What other factors influence the rotation of celestial bodies?

1. Conservation of Angular Momentum (the most fundamental initial factor)

- Rotational momentum inherited from the primordial nebula during the formation of a celestial body.
- Greater mass concentration and contraction lead to faster rotation.
The initial distribution of primordial spacetime distortion lays the foundation for a celestial body’s rotation.

2. Giant Collisions / Violent Impacts

- Example: A Mars-sized object colliding with the Earth, forming the Moon — accelerating rotation and tilting its axis.
- The retrograde rotation of Venus may also result from an ancient giant impact.
- These are local intense disturbances that can instantly alter the direction and speed of rotation.
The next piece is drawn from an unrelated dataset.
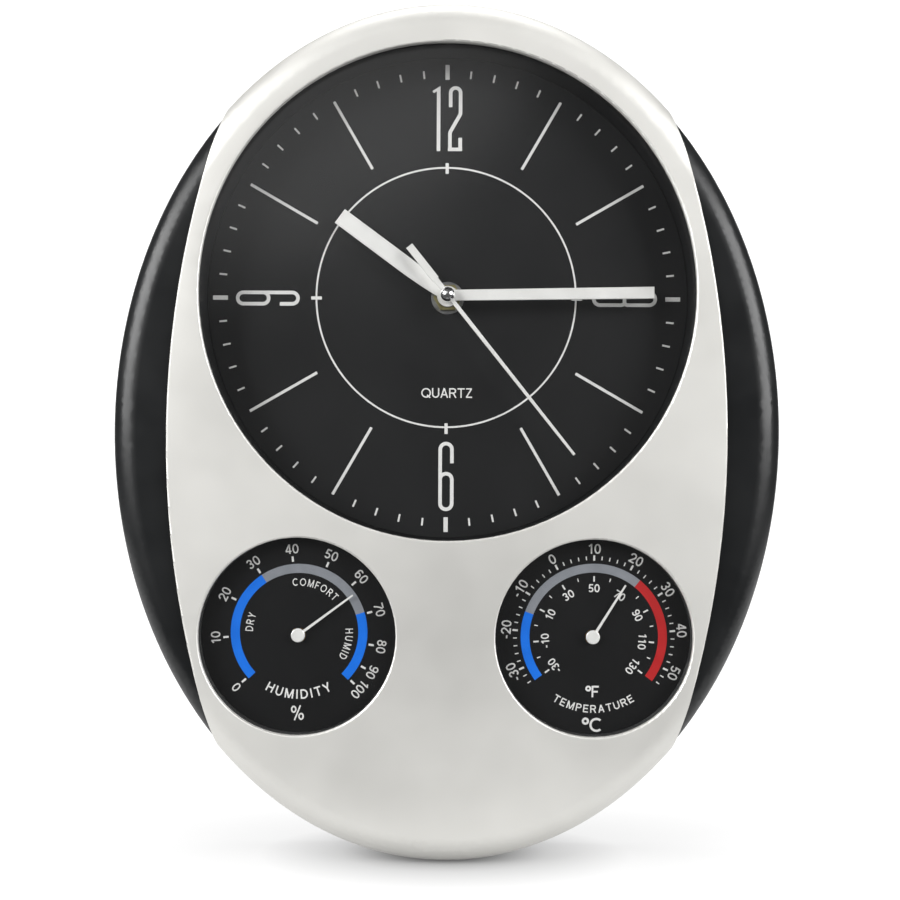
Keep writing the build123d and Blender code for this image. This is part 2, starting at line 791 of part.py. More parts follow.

3. Internal Mass Redistribution

- Core contraction, melting ice caps, magma convection, and plate tectonics.
- Mass moving closer to the rotation axis results in faster rotation.
- Mass moving away from the rotation axis results in slower rotation.
- Typical example: Mars is rotating slightly faster.

4. Magnetic Field Coupling with Stellar Wind (Magnetic Braking)

- The magnetic field of a star “traps” stellar wind particles and carries angular momentum outward.
- Direct consequence: the star’s rotation slows down continuously.
- Can be understood as:
The magnetic field extends the effect of spacetime distortion over long distances, acting as a remote brake.

5. Galactic Dynamical Friction (Drag from Dark Matter and Stellar Systems)

- The main cause of the slowing rotation of the Milky Way.
- Gravitational drag exerted on rotating structures by stars, gas, and the dark matter halo.

6. Resonant Locking (Spin-Orbit Coupling)

- The 3:2 spin-orbit resonance of Mercury.
- Tidal locking of many exoplanets.
- Essence: revolution and rotation are forced into synchronization by spacetime curvature gradients.

7. Accretion and Mass Ejection

- Accretion of material in the rotational direction leads to faster rotation.
- Jets, stellar winds, and mass ejection carry away angular momentum, resulting in slower rotation.